5. The Baby Business: How Money, Science, and Politics Drive the Commerce of Conception by Debora L Spar

Here, Debora contends that it is time people acknowledged the commercial truth surrounding reproduction and in the process, establish standards that govern its transactions. In a fascinating and behind-the-scenes account, she combines interviews and pioneering research with the industry’s forefront reproductive trailblazers and scientists to provide a glimpse of how the industry works: what defines the clientele, how prices are set, who makes money, and who the baby-makers are.

This is the first purely commercial account of an industry that deals in some of humanity’s most intimate issues and challenges us to consider the ethical perils and financial promise as surrogacy inevitably moves forward.

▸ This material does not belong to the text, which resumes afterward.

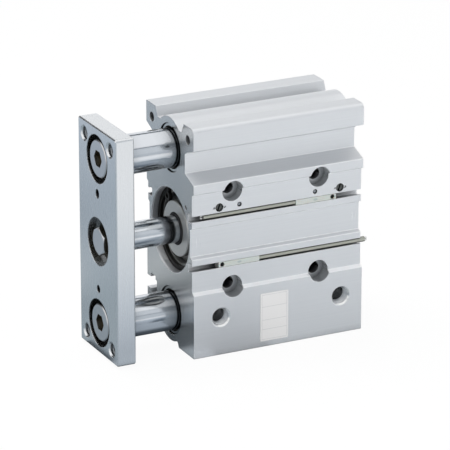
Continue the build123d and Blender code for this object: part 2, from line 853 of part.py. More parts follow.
# Hexagon bolt in the middle: it pulls the plate onto the piston rod
centre_head_front = recess_floor - centre_bolt_head_height
with BuildPart() as centre_bolt:
    with BuildSketch(across(centre_head_front)):
        RegularPolygon(centre_bolt_flats / 2, 6, major_radius=False, rotation=30)
    extrude(amount=centre_bolt_head_height)
    with BuildSketch(along()):
        Polygon(
            (centre_head_front, centre_bolt_flats / 2 - 0.2),
            (centre_head_front, centre_bolt_flats),
            (centre_head_front + centre_bolt_flats / 4, centre_bolt_flats),
        )
    revolve(axis=rod_axis(), mode=Mode.SUBTRACT)
    with BuildSketch(along()):
        band(recess_floor, plate_back + centre_bolt_reach, 0, centre_bolt_thread / 2)
        rim(plate_back + centre_bolt_reach, centre_bolt_thread / 2, head_rim)
    revolve(axis=rod_axis())
centre_bolt.part.label = "centre_bolt"
export_step(centre_bolt.part, "parts/centre_bolt.step")


# Guide rods with their bushes, felt rings and the holders that keep the felts in
felt_start = holder_start + holder_length
guide_end = plate_back + guide_rod_length
rod_hole_end = plate_back + rod_bolt_reach + tap_runout
for place, level in (("upper", guide_height), ("lower", -guide_height)):
    with BuildPart() as guide_rod:
        with BuildSketch(along(level)):
            band(plate_back, guide_end, 0, guide_radius)
            rim(plate_back, guide_radius, -rod_end_chamfer / 2)
            rim(guide_end, guide_radius, rod_end_chamfer)
            band(plate_back, rod_hole_end, 0, rod_bolt_thread / 2 + seat_gap, Mode.SUBTRACT)
        revolve(axis=rod_axis(level))
    guide_rod.part.label = f"{place}_guide_rod"
    export_step(guide_rod.part, f"parts/{place}_guide_rod.step")

    for end, start, length in (
        ("front", front_bush_start, front_bush_length),
        ("rear", rear_bush_end - rear_bush_length, rear_bush_length),
    ):
        with BuildPart() as bush:
            with BuildSketch(along(level)):
                band(start, start + length, guide_radius + running_gap, bush_radius - seat_gap)
            revolve(axis=rod_axis(level))
            chamfer(bush.edges().filter_by(GeomType.CIRCLE), 0.4)
        bush.part.label = f"{place}_{end}_bush"
        export_step(bush.part, f"parts/{place}_{end}_bush.step")

    with BuildPart() as felt_ring:
        with BuildSketch(along(level)):
            band(felt_start, front_bush_start, guide_radius + running_gap, bush_radius - seat_gap)
        revolve(axis=rod_axis(level))
    felt_ring.part.label = f"{place}_felt_ring"
    export_step(felt_ring.part, f"parts/{place}_felt_ring.step")

    with BuildPart() as felt_holder:
        with BuildSketch(along(level)):
            band(holder_start, felt_start, guide_radius + holder_gap, bush_radius - seat_gap)
            rim(holder_start, bush_radius - seat_gap, -0.4)
        revolve(axis=rod_axis(level))
    felt_holder.part.label = f"{place}_felt_holder"
    export_step(felt_holder.part, f"parts/{place}_felt_holder.step")


# Cushion needles: adjusting screws that throttle the air let out of the cushions. Each
# has a slotted head, a groove with a small O-ring and a cone that reaches into its seat.
needle_radius = needle_hole_radius - running_gap
needle_top = step_y + needle_sink
needle_shoulder = needle_top + needle_length
ring_start = needle_top + needle_length / 2
needle_groove_width = needle_ring_section + 2 * seal_play
needle_ring_middle = needle_hole_radius - needle_ring_section / 2
for place, x in (("front", front_port_x), ("rear", rear_port_x)):
    needle_plane = Plane(origin=(front_x + x, 0, needle_height), x_dir=(0, 1, 0), z_dir=(-1, 0, 0))
    needle_axis = Axis((front_x + x, 0, needle_height), (0, 1, 0))
    with BuildPart() as needle:
        with BuildSketch(needle_plane):
            band(needle_top, needle_shoulder, 0, needle_radius)
            rim(needle_top, needle_radius, -0.3)
            Polygon(
                (needle_shoulder, 0),
                (needle_shoulder, needle_seat_diameter / 2 + 0.4),
                (needle_shoulder + needle_tip_length, 0.25),
                (needle_shoulder + needle_tip_length, 0),
            )
            band(
                ring_start,
                ring_start + needle_groove_width,
                needle_radius - needle_ring_section + running_gap,
                needle_hole_radius,
                Mode.SUBTRACT,
            )
        revolve(axis=needle_axis)
        with BuildSketch(Plane(origin=(front_x + x, needle_top, needle_height), z_dir=mounting)):
            Rectangle(2 * needle_hole_diameter, needle_slot, rotation=20)
        extrude(amount=needle_slot_depth, mode=Mode.SUBTRACT)
    needle.part.label = f"{place}_needle"
    export_step(needle.part, f"parts/{place}_needle.step")

    with BuildPart() as needle_o_ring:
        with BuildSketch(needle_plane):
            with Locations((ring_start + needle_groove_width / 2, needle_ring_middle)):
                Circle(needle_ring_section / 2 - seat_gap)
        revolve(axis=needle_axis)
    needle_o_ring.part.label = f"{place}_needle_o_ring"
    export_step(needle_o_ring.part, f"parts/{place}_needle_o_ring.step")


# Position switches, slid into the sensor grooves and clamped by a set screw each. The
# lead lies in the groove behind its switch, and its end is bare.
upper_lead_span = (lead_front_end, upper_switch_x)
lower_lead_span = (lower_switch_x + switch_length, body_length + lead_tail)
upper_screw_x = upper_switch_x + switch_length - switch_screw_inset
lower_screw_x = lower_switch_x + switch_screw_inset
for place, level, start, screw_x, lead_span in (
    ("upper", groove_height, upper_switch_x, upper_screw_x, upper_lead_span),
    ("lower", -groove_height, lower_switch_x, lower_screw_x, lower_lead_span),
):
    with BuildPart() as switch:
        with BuildSketch(across(start)):
            with Locations((-step_face, level)):
                Rectangle(2 * groove_lip, groove_mouth - 2 * switch_gap, align=(Align.MIN, Align.CENTER))
            with Locations((-step_face + groove_lip + groove_depth / 2, level)):
                RectangleRounded(
                    groove_depth - 2 * switch_gap, groove_width - 2 * switch_gap, groove_radius - switch_gap
                )
        extrude(amount=switch_length)
        with Locations(spot(screw_x, step_y, level, ported)):
            Hole(switch_screw_diameter / 2, depth=switch_screw_sink + switch_screw_length)
    switch.part.label = f"{place}_switch"
    export_step(switch.part, f"parts/{place}_switch.step")

    screw_top = step_y + switch_screw_sink
    with BuildPart() as switch_screw:
        with Locations(spot(screw_x, screw_top, level, ported)):
            Cylinder(
                switch_screw_diameter / 2 - seat_gap,
                switch_screw_length,
                align=(Align.CENTER, Align.CENTER, Align.MAX),
            )
        with BuildSketch(Plane(origin=(front_x + screw_x, screw_top, level), z_dir=mounting)):
            Rectangle(switch_screw_diameter, switch_screw_slot)
        extrude(amount=switch_screw_slot_depth, mode=Mode.SUBTRACT)
    switch_screw.part.label = f"{place}_switch_screw"
    export_step(switch_screw.part, f"parts/{place}_switch_screw.step")

    lead_u = -step_face + lead_sink + lead_diameter / 2
    with BuildPart() as lead:
        with BuildSketch(across(lead_span[0])):
            with Locations((lead_u, level)):
                Circle(lead_diameter / 2)
        extrude(amount=lead_span[1] - lead_span[0])
        bare_end = lead_span[0] - core_tail if place == "upper" else lead_span[1]
        with BuildSketch(across(bare_end)):
            with Locations((lead_u, level)), GridLocations(0, core_diameter + core_gap, 1, 2):
                Circle(core_diameter / 2)
        extrude(amount=core_tail)
    lead.part.label = f"{place}_lead"
    export_step(lead.part, f"parts/{place}_lead.step")


# Type plate: a thin foil stuck on the ported side, left blank
with BuildPart() as type_plate:
    with BuildSketch(Plane(origin=(front_x, ported_y, 0), x_dir=(1, 0, 0), z_dir=ported)):
        with Locations((label_x, label_z)):
            RectangleRounded(label_width, label_height, 0.6)
    extrude(amount=label_thickness)
type_plate.part.label = "type_plate"
export_step(type_plate.part, "parts/type_plate.step")
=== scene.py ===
from math import cos, pi, radians, sin

import bmesh
import bpy
from mathutils import Matrix, Vector


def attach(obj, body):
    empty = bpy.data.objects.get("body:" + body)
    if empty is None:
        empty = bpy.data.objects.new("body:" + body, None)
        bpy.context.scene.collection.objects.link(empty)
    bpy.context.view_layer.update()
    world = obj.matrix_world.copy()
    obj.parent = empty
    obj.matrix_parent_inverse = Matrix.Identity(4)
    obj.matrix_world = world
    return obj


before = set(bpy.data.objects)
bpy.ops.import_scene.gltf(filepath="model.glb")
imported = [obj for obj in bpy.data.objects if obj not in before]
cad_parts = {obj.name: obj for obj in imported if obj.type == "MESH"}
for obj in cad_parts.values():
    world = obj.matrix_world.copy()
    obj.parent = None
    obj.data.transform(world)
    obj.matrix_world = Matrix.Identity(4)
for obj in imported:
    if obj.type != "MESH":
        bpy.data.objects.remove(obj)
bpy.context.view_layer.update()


# Camera: it stands a little to the left of the ported side and above it, far off with a
# long lens, so that edges that are parallel on the cylinder stay nearly parallel.
MM = 0.001
collection = bpy.context.scene.collection
picture_pixels = 450
camera_focus_pixels = 3599
camera_azimuth = radians(-26.29)
camera_elevation = radians(20.08)
camera_distance = 1.802
camera_target = Vector((-15.6, -27.0, -2.6)) * MM

camera_data = bpy.data.cameras.new("camera")
camera_data.sensor_width = 36
camera_data.lens = camera_data.sensor_width * camera_focus_pixels / picture_pixels
camera = bpy.data.objects.new("camera", camera_data)
collection.objects.link(camera)
camera_back = Vector((
    sin(camera_azimuth) * cos(camera_elevation),
    -cos(camera_azimuth) * cos(camera_elevation),
    sin(camera_elevation),
))
camera.location = camera_target + camera_back * camera_distance
camera.rotation_euler = camera_back.to_track_quat("Z", "Y").to_euler()
bpy.context.scene.camera = camera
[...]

4. Surrogate Motherhood: Conception in the Heart (Institutional Structures of Feeling) by Helena Ragone

Of all the available reproductive techniques available today, surrogacy is possible the least understood and most controversial option. Although there have been thousands of surrogate-assisted births, perceptions about surrogate motherhood have been colored by ongoing ethical and legal debates and by the media. Here, however, Ragone (cultural anthropologist) sets the controversial issues aside and presents the surrogacy world as described and perceived by those who are most intimately connected to it- from couples who have contacted surrogates to surrogate mothers themselves to program directors and their staff. Based on the latest theoretical research and extensive interviews, this unique research is compelling and frank while avoiding sensationalism and judgment.

3. Surrogate Motherhood and the Politics of Reproduction by Susan Markens

Susan Markens tackles one of the most contentious issues on the fertility front in a book that illuminates the cultural wars that have erupted over today’s new-age reproductive technologies. In this innovative analysis of legislative responses to surrogate motherhood in the bellwether states of California and New York, the writer explores how discourses on choice, rights, genetics, race, family, and gender have shaped the policies that target this issue. She examines the opinions of key players including the media, religious groups, women’s organizations, legislators, and others. In a study that reveals surprising ideological agreement among those with divergent views on surrogacy, Markens challenges the common assumptions about how we respond to reproductive technologies whilst offering a fascinating picture of how social policy is shaped by reproductive politics.

2. A Sacred Thread: A True Story of Becoming a Mother and Finding a Family- Half A World Away by Adrienne Arieff

This is an often funny, inspiring and true story of one mother’s journey to starting a family. The author once thought that she would never realize her dream of becoming a mother. However, together with her husband, they soon discovered that while parenthood was still possible, it would require a gift from a total stranger who was half a world away. This stranger was Vaina- happily married with 3 small children but with meager means to build a better life or support her family.

Eye-opening and poignant, this book is a journey that these two women took to create a family via foreign surrogacy. It is a tale of immersing oneself in a totally different culture, joining a group of expectant mothers who are bonded by their hope for children, and following them as they deal with the euphoric lows and highs of the journey, and finally the development of an unbreakable bond between women who, except for a shared love of family, have little else in common.

1. Body/Politics: Studies in Reproduction, Production, and (Re)Construction by Thomas C. Shevory

Negotiating the terrain between eco-pessimism and techno-optimism this book is fundamental in establishing the political connections that exist between technologies of the environment, property, and the body’. Specific technologies that relate to the body such as in vitro fertilization and surrogacy are examined in relation to their legal and political constructions.

The above books should help anyone interested in surrogacy to learn about the medical, legal, as well as emotional aspects of opting for surrogate motherhood as a pathway to parenthood.